Now let say that’s not enough for you because this interest rate is so high you want the option to pay it by the hour, you want this thing to compound every hour of the day. So let see, let's first all figure out how many hours there are in a year. So let see in a year there's 365 days times 24 hours per day. So there's 8760 hours in a year and then if we want to divide a 100% which is just one divided by that number. I could you charge you 0.0114. So hourly compounding, I will charge you 100% divided by the number of hours in the year which equals 0.0114% per hour.
So over a year I would take it to this power, right? So let say after hour you'll owe me 1.01, sorry it’s .01% so it’s .000114. That’s how much you're going to owe me after one hour so $1.00 plus a very small fraction of a cent but then after another hour you're going to owe that times that again because this will be the new principal after an hour so then you're going to owe that same fraction times it again. And then after three hours, it multiplied again. So after the total number of hours in the year which is 1.000114 and there is 8760 hours in a year let see what you'll owe me. So if do +1.000114 to the 8760th power 2.71443 so now at the end of the year after compounding roughly 8700 hours you owe me $2.71 and then some fractions of a penny.
And I know you thought that these videos were about E and you were just learning about how to take advantage of someone in need but there should be something interesting here that maybe you’ve observed. That when we started compounding at first that—you owed me $2.00 just when I did just one period which is the whole year and then it got to almost at 225 and then it kept getting higher as we compound it shorter and shorter periods but it seems to be approaching some number.
It seems to be approaching when I compounded everyday at the end of the year you owed me $2.71 and some change. And then if I compound it every hour which is 0.4 times as many compounds, you'll still owe me very similar numbers so it seems like it’s gravitating towards this mystical number here and that mystical number is E.
So let's kind of formalized what I've been meandering around for a video in a half now. And I’ll switch colors. So in general, the amount of money you owed me that the end of the year was the amount you borrowed—let's call that the principle times one plus and what was the interest rate? It was 100% divided by the number of times you want to compound in the year, we’ll call that N. And we raise that to the N power.

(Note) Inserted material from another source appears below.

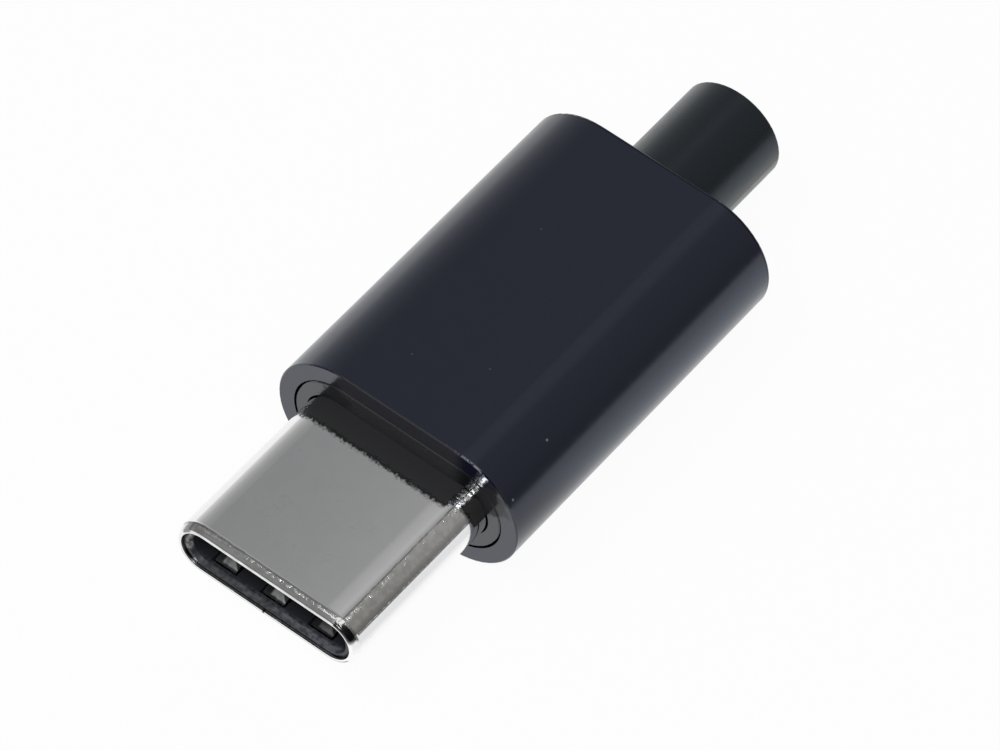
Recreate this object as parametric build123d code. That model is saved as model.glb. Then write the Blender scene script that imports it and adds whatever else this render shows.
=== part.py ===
from build123d import *
import math
import os

# A solder-on plug with a push-on housing, in millimetres.
# X is the plug's width, Y runs from the mouth to the cable end, Z is up.
# Every piece is drawn about the plug's centre line with the mouth at Y = 0.
# The finished pieces are then set down on Z = 0, with the origin under the middle of the length.

# Metal nose
nose_width = 8.25
nose_height = 2.40
nose_exposed = 7.80
shell_wall = 0.28
lip_slope_run = 0.34
lip_slope_drop = 0.14
lip_edge_round = 0.10
shell_reach = 0.30
shell_tab_length = 1.20
shell_tab_height = 0.90
shell_seam = 0.03

# Housing that slides off rearwards
housing_length = 15.8
housing_wall = 0.73
rear_wall = 1.2
front_edge_bevel = 0.05
rear_edge_round = 0.15
stop_rib_width = 0.60
stop_rib_height = 0.35
stop_rib_length = 2.50
stop_rib_inset = 0.45

# Insert that holds the nose and the circuit board
insert_length = 5.80
insert_side_wall = 0.515
insert_flat_wall = 0.79
insert_room_wall = 0.50
insert_edge_bevel = 0.04
collar_length = 2.10
groove_wall = 0.50
groove_depth = 0.45

# Strain relief sleeve
sleeve_length = 5.2
sleeve_diameter = 4.4
sleeve_wall = 0.70
neck_step = 0.25
flange_end_room = 1.25
flange_thickness = 0.80
sleeve_edge_bevel = 0.05
bore_lead_in = 0.20

# Insulator inside the nose
insulator_setback = 0.12
mouth_side_wall = 0.30
mouth_flat_wall = 0.18
mouth_depth = 2.20
mouth_lead_in = 0.20
mouth_lead_in_rise = 0.08
tongue_side_wall = 0.375
tongue_roof_rise = 0.01
tongue_rear_wall = 0.67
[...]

So in the case of when there's only one compounding period where you just borrowed it for the year and the principles in our example was one. So this is just one times the principles just what you borrowed. A 100% is the same thing as one or 1.00 and when there is one compounding period we just did that and you owed me $2.00 at the end of the year. And this is exactly what I've done in the last video in the half I'm just formalizing it with couple of variables.
When we compound it at every month it turned into this the principles you borrowed is one times one plus 100% over 12 to the 12th power which equaled—so it’s 1+ 1 divided by 12= 1 +—I’m using excel for those of you who never seen it before. Well to the 12th power that equal 2.613 and when I compound it everyday I got the principle you borrowed was that times 1+ 1 over 365 to the 365th power and that equaled to 2.71 and then sometimes to something.
So as you see as I make N larger and larger in this original equation I approach this magical number 2.71 something, something, something. And that magical number is E and it amazes me that this—and it never repeats it’s one of this transcendental numbers like phi and later on in future videos, we’ll that it shows up in all over the place, it shows up in random common torques, it shows up in complex analysis and as we see here and maybe most importantly it shows up in compound interest. So in general what we could say is, the limit and the limit is just what happens as you approach something. The limit as N approaches infinity.
And in our example that says we compound over smaller and smaller periods of time of 1+ 1/N to the nth power is equal to this magical number and I do it in a bold color—well that’s not that bold but I’ll highlight it with another bold color, is E and that is equal to 2.71—I forgot all the digits that keeps going on.
And it’s really fun to experiment. Put in a crazy huge—put in like a million there and if you put it there you have to put a million there too. And you'll see that the larger numbers you get you just get closer and closer and closer to this number E, you know fun project would see how many digits of E you can get. But the fact that as you compound something over smaller and smaller periods it converges to this number. To me it’s pretty interesting.
So with that out of the way, in the next video I'll show you how to figure—and so in the limit as N approaches infinity what are you doing? You’re actually compounding continuously, you’re compounding every zillionth of a second and the fact that you can actually calculate an interest rate at—compounding every zillionth of a second to me is a fairly amazing result. But anyway I'll see you in the video because I’ve ran out of time.